I don’t think Saban and his wife are alone in their belief that NIL has altered the integrity that has long existed in the heart of coaching. By providing external rewards for an internal quest like wrestling, are we compromising one of the most effective Rite of Passages left in our society?

Does NIL weaken the “brotherhood”? 

The rise in NIL has fueled a significant rise in college athletes transferring from one institution to the next as well as a major increase in recruits committing to several schools before finding the highest bidder. The landscape of many college sports today now resembles that of free agency rather than team loyalty and commitment. 

According to this American Perspectives Survey, 15% of men now report having no close friendships. This is a statistic that is especially high for men and points to a problem that could be exacerbated by exchanging team loyalty and commitment for NIL gains. Shared experience, time and commitment are the critical components to lasting friendships. These are the elements that have led so many to describe wrestling as an invaluable “brotherhood” like the one depicted in the well-known Minnesota Wrestling video titled A Brotherhood.

Relative to sports like football or basketball, wrestling has never been considered a “revenue” generator. Before NIL, what motivated wrestlers (and most athletes) to pour their blood, sweat and tears into their pursuit was the simple satisfaction that came from the act of wrestling itself, the faith that the difficulty of the sport would lead to personal growth, and the brotherhood of human connection.

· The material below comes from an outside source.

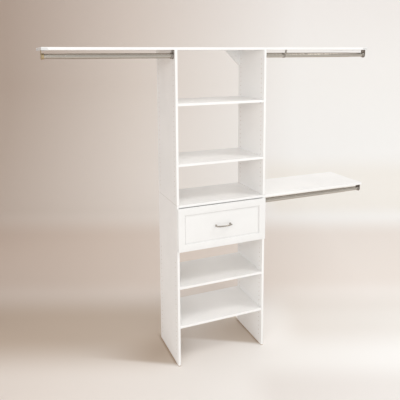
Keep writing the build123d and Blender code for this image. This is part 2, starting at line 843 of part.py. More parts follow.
def foot_screw_planes(side):
    """The screws through a drawer runner's foot, seated below it."""
    x = side * (x_box - half_side)
    z = box_bottom - runner_sheet
    return [Plane(origin=(x, y_box_front + dy, z), z_dir=(0, 0, -1)) for dy in foot_screw_places]


for side_name, side in sides.items():
    drawer_side(f"drawer_{side_name}_side", side)

back_bottom = groove_z + groove_play + drawer_bottom_thickness
with BuildPart() as drawer_back:
    y_low = y_box_rear - drawer_side_thickness
    block(-half_inside, half_inside, y_low, y_box_rear, back_bottom, box_bottom + drawer_side_height)
    for side in sides.values():
        for seat in back_screw_planes(side):
            cut_screw_hole(seat, drawer_side_thickness, back_screw_length)
save(drawer_back, "drawer_back")

with BuildPart() as drawer_bottom:
    half_width = half_inside + groove_depth - groove_play
    y_low = y_box_front - groove_depth + groove_play
    block(-half_width, half_width, y_low, y_box_rear, groove_z + groove_play, back_bottom)
save(drawer_bottom, "drawer_bottom")

with BuildPart() as drawer_cam_locks:
    for joint in drawer_joints():
        add_cam(joint, half_side, small_cam_distance, small_cam_radius, small_cam_height)
save(drawer_cam_locks, "drawer_cam_locks")

with BuildPart() as drawer_cam_bolts:
    for joint in drawer_joints():
        add_bolt(joint, small_cam_distance)
save(drawer_cam_bolts, "drawer_cam_bolts")

with BuildPart() as drawer_back_screws:
    for side in sides.values():
        for seat in back_screw_planes(side):
            add_screw(seat, back_screw_length)
save(drawer_back_screws, "drawer_back_screws")

# Bow pull in the recess: a curved bar on two posts with round feet
half_bar = pull_spacing / 2 + pull_overhang
bow_radius = (half_bar**2 + pull_bow_rise**2) / (2 * pull_bow_rise)
y_bow = y_recess - pull_projection
with BuildPart() as drawer_pull:
    with BuildSketch(Plane.XY.offset(pull_z - pull_bar_width / 2)):
        with Locations((0, y_bow + bow_radius)):
            Circle(bow_radius)
            Circle(bow_radius - pull_bar_thickness, mode=Mode.SUBTRACT)
        with Locations((0, y_bow + pull_bow_rise)):
            Rectangle(2 * half_bar, 2 * pull_bow_rise, mode=Mode.INTERSECT)
    extrude(amount=pull_bar_width)
    fillet(drawer_pull.edges(), pull_edge_round)
    for x in pull_posts:
        seat = Plane(origin=(x, y_recess, pull_z), z_dir=(0, -1, 0))
        post(seat, pull_foot_radius, pull_foot_height)
        post(seat, pull_post_radius, pull_projection - pull_bow_rise)
        bore(seat, pull_screw_radius + screw_fit, pull_screw_reach + joint_hole_extra)
save(drawer_pull, "drawer_pull")

with BuildPart() as pull_screws:
    for x in pull_posts:
        inner_face = Plane(origin=(x, y_box_front, pull_z), z_dir=(0, 1, 0))
        post(inner_face, pull_screw_head_radius, pull_screw_head_height)
        head_end = Plane(origin=(x, y_box_front + pull_screw_head_height, pull_z), z_dir=(0, -1, 0))
        cross_slot(head_end, screw_slot_length, screw_slot_width, screw_slot_depth)
        shank = Plane(origin=(x, y_box_front, pull_z), z_dir=(0, -1, 0))
        post(shank, pull_screw_radius, y_box_front - y_recess + pull_screw_reach)
save(pull_screws, "pull_screws")


# Roller runners. Places across are measured inwards from a panel's inner face.
def inward(side, start, end):
    """The two X places that lie start and end inwards from the panel's inner face, in order."""
    return sorted((side * (x_inner - start), side * (x_inner - end)))


def cabinet_runner(label, side):
    """A channel on the panel, with a roller at its front."""
    y_low = y_front + runner_front_setback
    y_high = y_low + runner_length
    with BuildPart() as channel:
        block(*inward(side, 0, runner_sheet), y_low, y_high, runner_base, runner_top)
        for z_low in (runner_base, runner_top - runner_sheet):
            block(*inward(side, 0, runner_flange), y_low, y_high, z_low, z_low + runner_sheet)
        for seat in runner_screw_planes(side):
            cut_screw_hole(seat, 0, runner_sheet)
        axle_place = (side * x_inner, y_front + cabinet_roller_setback, roller_z)
        axle_hole = Plane(origin=axle_place, z_dir=(-side, 0, 0))
        bore(axle_hole, axle_radius + joint_hole_fit, runner_sheet)
    save(channel, label)


def drawer_runner(label, side):
    """A folded rail under a drawer side, with a roller at its rear."""
    y_low = y_box_front + runner_front_setback
    web_start = drawer_side_gap - runner_sheet
    foot_bottom = box_bottom - runner_sheet
    flange_top = runner_flange_z + runner_sheet
    with BuildPart() as rail:
        block(*inward(side, web_start, drawer_side_gap), y_low, y_box_rear, foot_bottom, flange_top)
        foot_end = drawer_side_gap + drawer_side_thickness
        block(*inward(side, web_start, foot_end), y_low, y_box_rear, foot_bottom, box_bottom)
        block(*inward(side, flange_edge_gap, web_start), y_low, y_box_rear, runner_flange_z, flange_top)
        for seat in foot_screw_planes(side):
            cut_screw_hole(seat, 0, runner_sheet)
        axle_place = (side * x_box, y_box_rear - drawer_roller_setback, roller_z)
        axle_hole = Plane(origin=axle_place, z_dir=(side, 0, 0))
        bore(axle_hole, axle_radius + joint_hole_fit, runner_sheet)
    save(rail, label)


def roller(label, side, start, width, y):
    """A plain roller with a bore for its axle."""
    with BuildPart() as wheel:
        with BuildSketch(Plane(origin=(side * (x_inner - start), y, roller_z), z_dir=(-side, 0, 0))):
            Circle(roller_radius)
            Circle(axle_radius + roller_bore_fit, mode=Mode.SUBTRACT)
        extrude(amount=width)
    save(wheel, label)


def add_axle(plane, reach, head):
    """A rivet-like axle from the plane, with a head beyond the roller."""
    post(plane, axle_radius, reach)
    post(Plane(origin=plane.from_local_coords((0, 0, reach)), z_dir=plane.z_dir), axle_head_radius, head)


cabinet_roller_y = y_front + cabinet_roller_setback
drawer_roller_y = y_box_rear - drawer_roller_setback
for side_name, side in sides.items():
    cabinet_runner(f"{side_name}_cabinet_runner", side)
    drawer_runner(f"{side_name}_drawer_runner", side)
    cabinet_roller = f"{side_name}_cabinet_roller"
    roller(cabinet_roller, side, cabinet_roller_start, cabinet_roller_width, cabinet_roller_y)
    roller(f"{side_name}_drawer_roller", side, drawer_roller_start, drawer_roller_width, drawer_roller_y)

with BuildPart() as cabinet_roller_axles:
    for side in sides.values():
        foot = Plane(origin=(side * x_inner, cabinet_roller_y, roller_z), z_dir=(-side, 0, 0))
        add_axle(foot, cabinet_roller_start + cabinet_roller_width + roller_side_play, cabinet_axle_head)
save(cabinet_roller_axles, "cabinet_roller_axles")

with BuildPart() as drawer_roller_axles:
    for side in sides.values():
        foot = Plane(origin=(side * x_box, drawer_roller_y, roller_z), z_dir=(side, 0, 0))
        add_axle(foot, drawer_side_gap - drawer_roller_start + roller_side_play, drawer_axle_head)
save(drawer_roller_axles, "drawer_roller_axles")

with BuildPart() as cabinet_runner_screws:
    for side in sides.values():
        for seat in runner_screw_planes(side):
            add_screw(seat, screw_length)
save(cabinet_runner_screws, "cabinet_runner_screws")

with BuildPart() as drawer_runner_screws:
    for side in sides.values():
        for seat in foot_screw_planes(side):
            add_screw(seat, short_screw_length)
save(drawer_runner_screws, "drawer_runner_screws")
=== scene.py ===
"""Dresses a wall mounted closet: laminate boards, hanging rods of brushed nickel and one drawer."""

import bmesh
import bpy
import numpy as np
from mathutils import Matrix, Vector


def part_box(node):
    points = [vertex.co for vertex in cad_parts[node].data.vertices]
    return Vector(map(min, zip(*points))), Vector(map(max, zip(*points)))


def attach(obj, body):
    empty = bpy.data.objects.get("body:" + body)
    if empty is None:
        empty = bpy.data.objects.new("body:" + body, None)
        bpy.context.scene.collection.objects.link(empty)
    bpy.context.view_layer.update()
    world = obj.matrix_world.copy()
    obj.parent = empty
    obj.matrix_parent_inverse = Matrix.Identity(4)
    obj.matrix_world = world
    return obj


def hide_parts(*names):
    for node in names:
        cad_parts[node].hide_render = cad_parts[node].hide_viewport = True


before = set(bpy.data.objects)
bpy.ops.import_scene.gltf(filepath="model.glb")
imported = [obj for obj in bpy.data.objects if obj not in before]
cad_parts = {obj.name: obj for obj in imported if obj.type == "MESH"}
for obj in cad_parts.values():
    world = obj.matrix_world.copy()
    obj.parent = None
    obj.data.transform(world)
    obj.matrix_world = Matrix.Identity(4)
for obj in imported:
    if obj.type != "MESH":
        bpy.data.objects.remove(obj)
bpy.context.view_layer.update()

# Camera
# The closet was pictured from its left, from just under the top shelf's height and looking a
# little down, with the frame moved further down. The values were fitted to the boards' edges.
camera_place = (-1.3549, -2.9893, 2.0438)
camera_yaw, camera_pitch, camera_roll = 0.39295, 0.13507, -0.00541
forward = np.array([
    np.sin(camera_yaw) * np.cos(camera_pitch),
    np.cos(camera_yaw) * np.cos(camera_pitch),
    -np.sin(camera_pitch),
])
level_right = np.array([np.cos(camera_yaw), -np.sin(camera_yaw), 0.0])
level_up = np.cross(level_right, forward)
camera_right = level_right * np.cos(camera_roll) + level_up * np.sin(camera_roll)
camera_up = level_up * np.cos(camera_roll) - level_right * np.sin(camera_roll)
camera_data = bpy.data.cameras.new("camera")
camera_data.lens = 44.03
camera_data.sensor_width = 36.0
camera_data.shift_y = -0.195
camera_data.clip_start, camera_data.clip_end = 0.05, 60.0
camera = bpy.data.objects.new("camera", camera_data)
turn = np.eye(4)
turn[:3, 0], turn[:3, 1], turn[:3, 2], turn[:3, 3] = camera_right, camera_up, -forward, camera_place
camera.matrix_world = Matrix(turn.tolist())
bpy.context.scene.collection.objects.link(camera)
bpy.context.scene.camera = camera

# Side panels
# Four uprights of particle board faced with white melamine. The film is pressed on hot, which
# leaves a fine pebbled skin; the front edges carry a thin glued band, and the rear edges and the
# walls of the pin holes show the bare chips. Along the feet a thin band in the chips' brown is
# painted shade where the panels meet the floor.
skin_white = (0.955, 0.95, 0.94, 1.0)
skin_shade = (0.92, 0.917, 0.908, 1.0)
chip_pale = (0.58, 0.44, 0.30, 1.0)
chip_dark = (0.36, 0.25, 0.155, 1.0)
skin_pebble = 700.0
skin_pebble_depth = 0.00004
skin_cloud = 5.0
cloud_low, cloud_high = 0.35, 0.65
skin_roughness, pebble_roughness, cloud_roughness, band_sheen = 0.30, 0.12, 0.10, 0.05
chip_scale, chip_stretch = 260.0, (1.0, 1.0, 2.2)
chip_grain, chip_relief, chip_roughness = 520.0, 4.0, 0.45
front_plane = -0.1626
band_thickness = 0.0005
glue_line, glue_share, glue_tone = 0.00016, 0.35, (0.55, 0.52, 0.47, 1.0)
seam_height, seam_reach, seam_share, seam_tone = 1.099, 0.0011, 0.6, (0.42, 0.37, 0.31, 1.0)
# Height of the painted shade in the chips' brown along the feet, where the panels meet the floor
painted_foot_shade_height = 0.0035
rear_start, rear_facing = 0.2, 0.7
hole_pitch = 0.032
hole_radius, hole_rim = 0.0025, 0.00006
column_places = (-0.1256, 0.171)
column_margin = 0.01


class Reading:
    """A shader socket that can stand in a sum: each operator adds the Math node that works it out."""

    def __init__(self, finish, link):
        self.finish, self.link = finish, link

    def worked(self, operation, *values):
        """The reading of a new Math node that works on these values."""
        return self.finish.node("ShaderNodeMath", {"operation": operation}, dict(enumerate(values)))

    def __add__(self, other):
        return self.worked("ADD", self, other)

    def __sub__(self, other):
        return self.worked("SUBTRACT", self, other)

    def __rsub__(self, other):
        return self.worked("SUBTRACT", other, self)

    def __mul__(self, other):
        return self.worked("MULTIPLY", self, other)

    def __truediv__(self, other):
        return self.worked("DIVIDE", self, other)

    def __rtruediv__(self, other):
        return self.worked("DIVIDE", other, self)

    def __abs__(self):
        return self.worked("ABSOLUTE", self)

    def __lt__(self, other):
        return self.worked("LESS_THAN", self, other)

    def __gt__(self, other):
        return self.worked("GREATER_THAN", self, other)

    __radd__, __rmul__ = __add__, __mul__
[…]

It’s obvious that NIL has changed athlete motivation in a monumental way and in doing so it has changed the benefits these athletes receive from their sport. It's not that NIL is bad, it’s that we may not be accounting for the tradeoffs accurately. Some of the benefits we are trading for NIL may be far more valuable than we could have ever imagined. What price tag do you put on intrinsic motivation, on personal growth, on a brotherhood?